begin Material

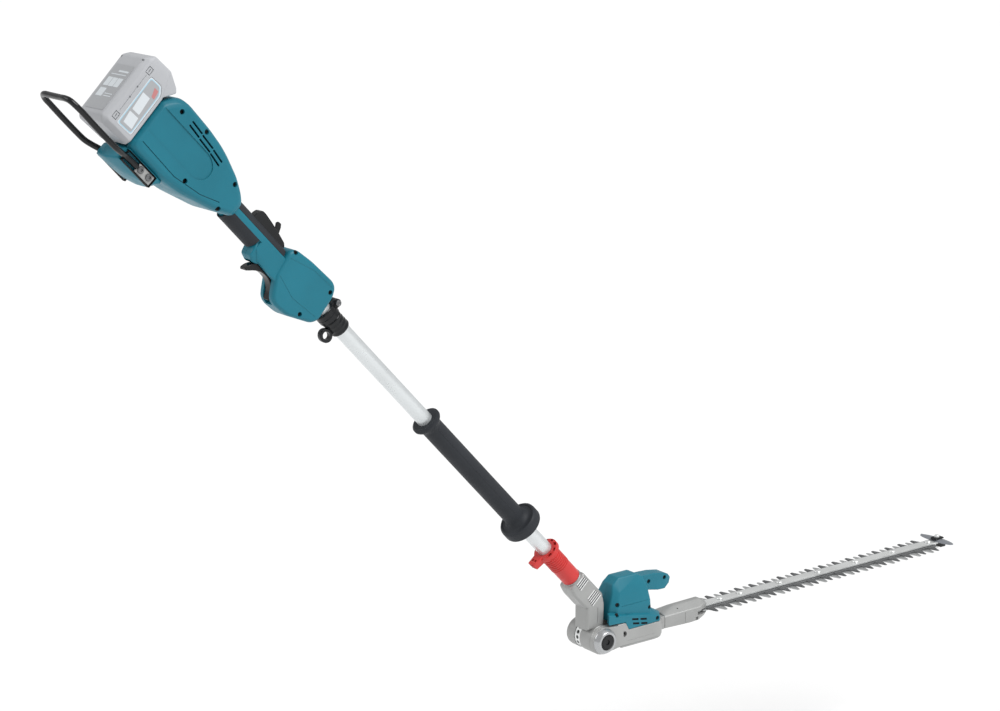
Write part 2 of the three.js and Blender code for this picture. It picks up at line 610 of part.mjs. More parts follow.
const knob = (inset) => hull(both([
  [96, 12.5 - inset, 66 + inset], [96, 12.5 - inset, 91 - inset], [112, 12.5 - inset, 64 + inset],
  [135, 12 - inset, 58 + inset], [150, 12 - inset, 57.5 + inset], [161 - inset, 10 - inset, 65 + inset],
  [150, 12 - inset, 86 - inset], [160 - inset, 9 - inset, 81 - inset], [126, 12 - inset, 90 - inset],
  [168 - inset, 5 - inset, 73]]));

function motorHousingBody() {
  const outer = join(tower(0), ledges(0), knob(0));
  const hollow = cut(outer, tower(3), ledges(3), knob(3));
  const stack = tower(0);
  const rib = ([low, high], radius) => cut(
    stack.intersect(box([0, 140], [-60, 60], [low, high])),
    rod("z", radius, [low - 1, high + 1], [MOTOR_X, 0]));
  const neckRoom = box([-20, 17.7], [-21, 21], [0, 60]);
  const ribs = join(rib([48, 52], 21.8), rib([79, 85], 8.3));
  const floor = box([0, 140], [-60, 60], [0, 10.5]);
  return cut(join(hollow, ribs), neckRoom, floor);
}

function motorHousingHalf(side) {
  const y = side < 0 ? [-70, -GAP / 2] : [GAP / 2, 70];
  return largest(motorHousingBody().intersect(box([-10, 180], y, [0, 120])));
}

const ringAt = (x, [inner, outer], [low, high], sides = 16) =>
  turned("z", [[inner, low], [outer, low], [outer, high], [inner, high]], sides).translate([x, 0, 0]);

function stator() {
  const core = ringAt(MOTOR_X, [17, 21.5], [36, 64], 20);
  const poles = Array.from({ length: 6 }, (_, i) =>
    box([11.8, 17.5], [-4.5, 4.5], [37, 63]).rotate([0, 0, 60 * i]).translate([MOTOR_X, 0, 0]));
  return join(core, ...poles);
}

const rotor = () => turned("z", [
  [0, 4.6], [6.9, 4.6], [6.9, 9.6], [3, 9.6], [3, 37], [11.2, 37], [11.2, 63], [3, 63], [3, 88], [0, 88]], 16)
  .translate([MOTOR_X, 0, 0]);

function fan() {
  const hub = ringAt(MOTOR_X, [3.3, 7], [27, 34], 12);
  const disc = ringAt(MOTOR_X, [6, 18], [32.4, 34], 16);
  const blades = Array.from({ length: 7 }, (_, i) =>
    box([6, 17.5], [-0.8, 0.8], [27, 33]).rotate([0, 0, 360 * i / 7]).translate([MOTOR_X, 0, 0]));
  return join(hub, disc, ...blades);
}

// A wheel's toothed outline, centred on the origin.
function toothed(radius, teeth, depth) {
  const points = [];
  for (let i = 0; i < teeth; i += 1) {
    for (const [part, r] of [[0, radius - depth], [0.3, radius - depth], [0.42, radius], [0.88, radius]]) {
      const angle = 2 * Math.PI * (i + part) / teeth;
      points.push([r * Math.cos(angle), r * Math.sin(angle)]);
    }
  }
  return outlineOf(points);
}

function crankGear() {
  const at = (shape) => shape.translate([CRANK_X, 0, 0]);
  return join(
    at(plate(toothed(GEAR_R, GEAR_TEETH, 1.6), [4.6, 9.6])),
    rod("z", 6, [2.2, 5], [CRANK_X, 0]),
    rod("z", ECCENTRIC_R, [0.2, 2.4], [CRANK_X + THROW, 0]),
    rod("z", 2.6, [-0.6, 0.6], [CRANK_X, 0], { sides: 12 }),
    rod("z", ECCENTRIC_R, [-2.4, -0.2], [CRANK_X - THROW, 0]),
    rod("z", 4, [-13.5, -2], [CRANK_X, 0], { sides: 16 }),
    rod("z", 4, [9, 16], [CRANK_X, 0], { sides: 16 }));
}

// ---------------------------------------------------------------- blades, bar and tip
// shift is how far the blade stands from mid-stroke; it travels back through mid-stroke.
function blade(shift) {
  const upper = shift > 0;
  const travel = -2 * shift;                        // full stroke from the rest place
  const holeSlack = [Math.min(0, -travel), Math.max(0, -travel)];
  const low = upper ? 0.15 : -0.15 - BLADE_THICKNESS;
  const tailR = ECCENTRIC_R + THROW + 0.5;
  const tailX = [CRANK_X + holeSlack[0], CRANK_X + holeSlack[1]];
  const firstTooth = FIRST_TOOTH_X - (upper ? 0 : 2 * THROW - TOOTH_PITCH);
  const teeth = upper ? TEETH_A_SIDE : TEETH_A_SIDE - 1;
  const tangStart = tailX[1] + tailR + 1;
  const edge = [[tangStart, TANG_HALF_WIDTH], [236, TANG_HALF_WIDTH], [238, SPINE_HALF_WIDTH]];
  for (let i = 0; i < teeth; i += 1) {
    const x = firstTooth + TOOTH_PITCH * i;
    edge.push([x - 9, SPINE_HALF_WIDTH], [x - 2.2, TOOTH_TIP_Y], [x + 2.2, TOOTH_TIP_Y], [x + 9, SPINE_HALF_WIDTH]);
  }
  edge.push([BLADE_END, SPINE_HALF_WIDTH]);
  const mirrored = edge.map(([x, y]) => [x, -y]).reverse();
  const spine = plate(outlineOf([...edge, ...mirrored]), [low, low + BLADE_THICKNESS]);
  const stadium = (radius, [x0, x1]) => {
    const shape = new THREE.Shape();
    shape.absarc(x1, 0, radius, -Math.PI / 2, Math.PI / 2);
    shape.absarc(x0, 0, radius, Math.PI / 2, 3 * Math.PI / 2);
    return shape;
  };
  const cutter = (radius, ends) => plate(stadium(radius, ends), [low - 1, low + BLADE_THICKNESS + 1], 3);
  const tail = plate(stadium(tailR + 3.6, tailX), [low, low + BLADE_THICKNESS], 8);
  const slots = BOLT_STEPS.map((k) => {
    const x = SECOND_BOLT_X + BOLT_PITCH * k;
    return cutter(BOLT_SHANK_R + GAP, [x + holeSlack[0], x + holeSlack[1]]);
  });
  return cut(join(spine, tail), plate(stadium(tailR, tailX), [low - 1, low + 4], 8), ...slots);
}

function guideBar() {
  const bar = box([NOSE_START + 2, BAR_END], [-BAR_HALF_WIDTH, BAR_HALF_WIDTH], [BAR_BOTTOM, BAR_TOP]);
  const holes = BOLT_STEPS.map((k) =>
    rod("z", BOLT_SHANK_R + GAP, [0, 10], [SECOND_BOLT_X + BOLT_PITCH * k, 0], { sides: 12 }));
  return cut(bar, ...holes, rod("z", 2.9, [0, 10], [846, 0], { sides: 12 }));
}

function bladeBolt(k) {
  const profile = [[0, -6.2], [6.4, -6.2], [6.4, -2.65], [BOLT_SHANK_R, -2.65],
    [BOLT_SHANK_R, BAR_TOP + GAP], [6.4, BAR_TOP + GAP], [5.6, 9.8], [0, 9.8]];
  return turned("z", profile, 8).translate([SECOND_BOLT_X + BOLT_PITCH * k, 0, 0]);
}

function tipGuard() {
  const wing = new THREE.Shape();
  wing.absellipse(846, 0, 13, 38, 0, 2 * Math.PI);
  return cut(plate(wing, [BAR_TOP + 0.35, BAR_TOP + 2.8], 16),
    rod("z", 2.9, [0, 20], [846, 0], { sides: 12 }));
}

const tipClip = () => cut(
  box([843.5, 857], [-13.5, 13.5], [-5, BAR_TOP]),
  box([840, BAR_END + GAP], [-BAR_HALF_WIDTH - GAP, BAR_HALF_WIDTH + GAP], [BAR_BOTTOM - GAP, 20]),
  rod("z", 2.9, [-10, 20], [846, 0], { sides: 12 }));

const tipBolt = () => turned("z", [
  [0, -8.5], [4.6, -8.5], [4.6, -5.3], [2.6, -5.3], [2.6, BAR_TOP + 3.1], [5, BAR_TOP + 3.1], [5, 13.2], [0, 13.2]], 12)
  .translate([846, 0, 0]);

// ---------------------------------------------------------------- assembly
const battery = new THREE.Group();
battery.position.set(...BATTERY_PLACE);
battery.rotation.y = -BATTERY_TILT;
battery.add(
  piece("battery_case", batteryCase(), greyPlastic),
  piece("battery_button", batteryButton(), blackPlastic));

const pole = new THREE.Group();
pole.position.copy(POLE_FOOT);
pole.rotation.y = POLE_ANGLE;
pole.add(
  piece("housing_right", housingHalf(-1), teal),
  piece("housing_left", housingHalf(1), teal),
  piece("upper_grip", grip(true), rubber),
  piece("lower_grip", grip(false), rubber),
  battery,
  piece("terminal_block", terminalBlock(), blackPlastic),
  piece("controller", controller(), board),
  piece("switch_unit", switchUnit(), blackPlastic),
  piece("trigger", trigger(), blackPlastic),
  piece("trigger_pin", triggerPin(), brightSteel),
  piece("lock_off_lever", lockOffLever(), blackPlastic),
  piece("reverse_lever", reverseLever(), blackPlastic),
  piece("guard_loop", guardLoop(), blackSteel),
  piece("guard_bracket_right", guardBracket(-1), castMetal),
  piece("guard_bracket_left", guardBracket(1), castMetal));
GUARD_SCREWS.forEach((place, i) => pole.add(
  piece(`guard_screw_right_${i + 1}`, guardScrew(place, -1), darkSteel),
  piece(`guard_screw_left_${i + 1}`, guardScrew(place, 1), darkSteel)));
pole.add(
  piece("pole_pipe", polePipe(), pipeMetal),
  piece("power_cable", powerCable(), rubber),
  piece("hanger_clamp", hangerClamp(), blackPlastic),
  piece("hanger_bolt", hangerBolt(), darkSteel),
  piece("front_grip", frontGrip(), rubber),
  piece("lock_sleeve", lockSleeve(), redPlastic));

const head = new THREE.Group();
head.add(
  piece("neck_casting", neckCasting(), castMetal),
  piece("lock_pin", lockPin(), brightSteel),
  piece("pin_spring", pinSpring(), darkSteel),
  piece("index_ring", indexRing(), brightSteel),
  piece("pivot_bolt", pivotBolt(), darkSteel),
  piece("pivot_cap", pivotCap(), blackPlastic),
  piece("gear_housing", gearHousing(), castMetal),
  piece("bottom_cover", bottomCover(), castMetal),
  piece("motor_plate", motorPlate(), castMetal),
  piece("nose_cover", noseCover(), castMetal),
  piece("motor_housing_right", motorHousingHalf(-1), teal),
  piece("motor_housing_left", motorHousingHalf(1), teal),
  piece("stator", stator(), copper),
  piece("rotor", rotor(), darkSteel),
  piece("fan", fan(), blackPlastic),
  piece("upper_bearing", ringAt(MOTOR_X, [3.3, 8], [79.5, 84.5]), brightSteel),
  piece("lower_bearing", ringAt(MOTOR_X, [3.3, 9], [14, 19]), brightSteel),
  piece("crank_gear", crankGear(), darkSteel),
  piece("crank_bearing_upper", ringAt(CRANK_X, [4.3, 9], [10.7, 15]), brightSteel),
  piece("crank_bearing_lower", ringAt(CRANK_X, [4.3, 9], [-14, -9.5]), brightSteel),
  piece("guide_bar", guideBar(), brightSteel),
  piece("upper_blade", blade(THROW), darkSteel),
  piece("lower_blade", blade(-THROW), brightSteel));
BOLT_STEPS.forEach((k, i) => head.add(piece(`blade_bolt_${i + 1}`, bladeBolt(k), brightSteel)));
head.add(
  piece("tip_guard", tipGuard(), castMetal),
  piece("tip_clip", tipClip(), blackPlastic),
  piece("tip_bolt", tipBolt(), brightSteel));

const trimmer = new THREE.Group();
trimmer.position.copy(EYE_IN_HEAD).negate();
trimmer.add(pole, head);
trimmer.updateMatrixWorld(true);

export default trimmer;
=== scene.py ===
"""Battery pole hedge trimmer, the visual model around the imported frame."""
import json
from math import cos, pi, radians, sin, sqrt
import bmesh
import bpy
from mathutils import Matrix, Vector


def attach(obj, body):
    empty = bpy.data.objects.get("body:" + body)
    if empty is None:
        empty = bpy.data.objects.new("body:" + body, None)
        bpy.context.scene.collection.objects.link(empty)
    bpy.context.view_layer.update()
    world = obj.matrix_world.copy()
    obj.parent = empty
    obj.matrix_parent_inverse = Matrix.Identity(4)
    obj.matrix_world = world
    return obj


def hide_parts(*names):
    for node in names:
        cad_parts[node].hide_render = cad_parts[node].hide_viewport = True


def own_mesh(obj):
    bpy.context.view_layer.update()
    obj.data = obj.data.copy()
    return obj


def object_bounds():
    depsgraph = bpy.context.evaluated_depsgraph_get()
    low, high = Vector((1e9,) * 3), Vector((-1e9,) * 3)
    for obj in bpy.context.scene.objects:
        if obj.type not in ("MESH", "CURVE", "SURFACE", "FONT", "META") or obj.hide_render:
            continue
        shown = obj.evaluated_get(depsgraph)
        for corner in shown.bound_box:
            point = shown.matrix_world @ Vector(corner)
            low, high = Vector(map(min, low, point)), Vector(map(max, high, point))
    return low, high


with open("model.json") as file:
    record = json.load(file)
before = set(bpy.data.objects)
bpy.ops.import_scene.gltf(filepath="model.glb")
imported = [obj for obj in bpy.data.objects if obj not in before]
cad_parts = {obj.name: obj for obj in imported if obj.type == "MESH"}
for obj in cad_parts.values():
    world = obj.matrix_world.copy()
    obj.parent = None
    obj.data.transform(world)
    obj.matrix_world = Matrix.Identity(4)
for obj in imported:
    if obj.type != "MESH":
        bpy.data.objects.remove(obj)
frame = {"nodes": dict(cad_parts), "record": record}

cad_box = [list(corner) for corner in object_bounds()]

# ------------------------------------------------------------------ frames, in millimetres
MM = Matrix.Scale(0.001, 4)
JOINTS = {j["name"]: j for j in frame["record"]["behaviour"]["joints"]}
HINGE = Vector(JOINTS["head_fold"]["pos_m"]) * 1000
U = Vector(JOINTS["lock_sleeve_slide"]["axis"]).normalized()   # up the pole
V = Vector((U.z, 0, -U.x))                                     # the tool's top side
POLE_OFFSET = 42.75                # from the hinge's axis to the pipe's
PIPE_SEAT = 13.05                  # radius of a bore around the 12.7 mm pipe
PIVOT_BORE = 8.3                   # radius of a bore around the pivot bolt
PIN_Y = 12.5                       # the lock pin's place across the tool
SPLIT = 0.2                        # half the gap between two housing halves
STROKE, PITCH = 13.5, 35           # the blades' travel against each other, and from tooth to tooth
TIP_X = 846                        # the tip bolt's place along the blade
FLOOR_DROP, FLOOR_RADIUS = 0.32, 70                            # in metres
HEAD = Matrix.Translation(HINGE)
POLE_IN_HEAD = Matrix.Translation(V * POLE_OFFSET) @ Matrix((
    (-U.x, 0, V.x, 0), (0, 1, 0, 0), (-U.z, 0, V.z, 0), (0, 0, 0, 1)))
POLE = HEAD @ POLE_IN_HEAD                                     # x = -station, z = height
BATTERY = POLE @ Matrix.Translation((-1276.5, 0, -10)) @ Matrix.Rotation(radians(-3.5), 4, "Y")


# ------------------------------------------------------------------ solids
def placed(data, name="part"):
    o = bpy.data.objects.new(name, data)
    bpy.context.scene.collection.objects.link(o)
    return o


def mesh_from(bm, mesh=None):
    """Writes bm to a mesh and frees it."""
    mesh = mesh or bpy.data.meshes.new("part")
    bm.to_mesh(mesh)
    bm.free()
    return mesh


def raw(verts, faces):
    """A temporary object from a closed mesh in local millimetres."""
    mesh = bpy.data.meshes.new("part")
    mesh.from_pydata([tuple(v) for v in verts], [], faces)
    bm = bmesh.new()
    bm.from_mesh(mesh)
    bmesh.ops.recalc_face_normals(bm, faces=bm.faces)
    return placed(mesh_from(bm, mesh))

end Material

# Exercise description
Quote exactly the first line of the data and every line after it through the one holding "[168 - inset, 5 - inset, 73]]));".

# Written solution
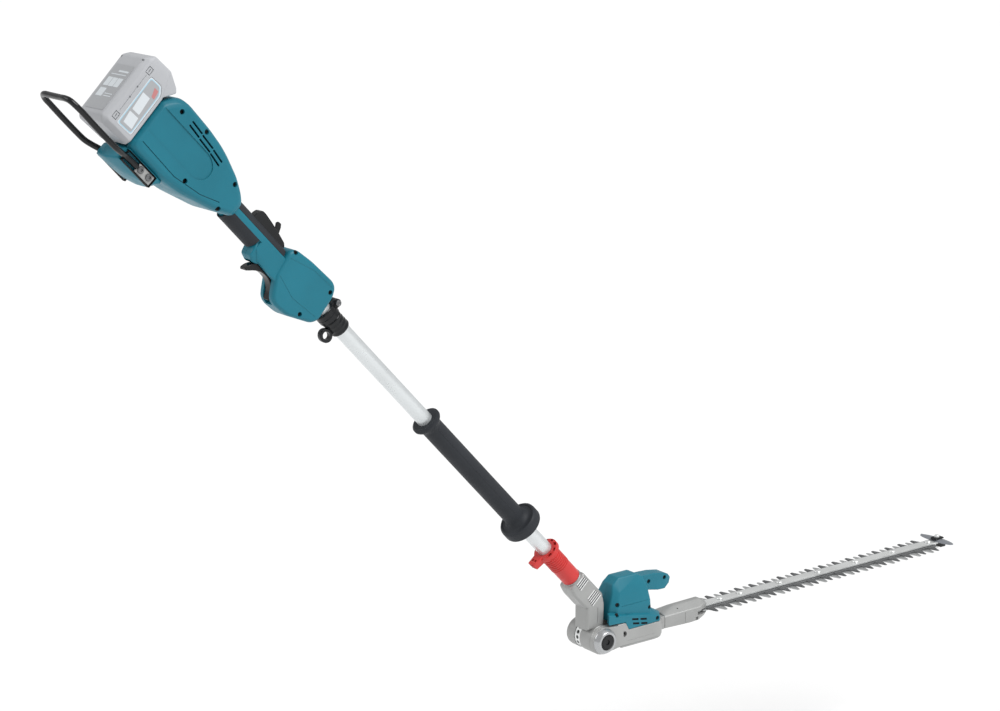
Write part 2 of the three.js and Blender code for this picture. It picks up at line 610 of part.mjs. More parts follow.
const knob = (inset) => hull(both([
  [96, 12.5 - inset, 66 + inset], [96, 12.5 - inset, 91 - inset], [112, 12.5 - inset, 64 + inset],
  [135, 12 - inset, 58 + inset], [150, 12 - inset, 57.5 + inset], [161 - inset, 10 - inset, 65 + inset],
  [150, 12 - inset, 86 - inset], [160 - inset, 9 - inset, 81 - inset], [126, 12 - inset, 90 - inset],
  [168 - inset, 5 - inset, 73]]));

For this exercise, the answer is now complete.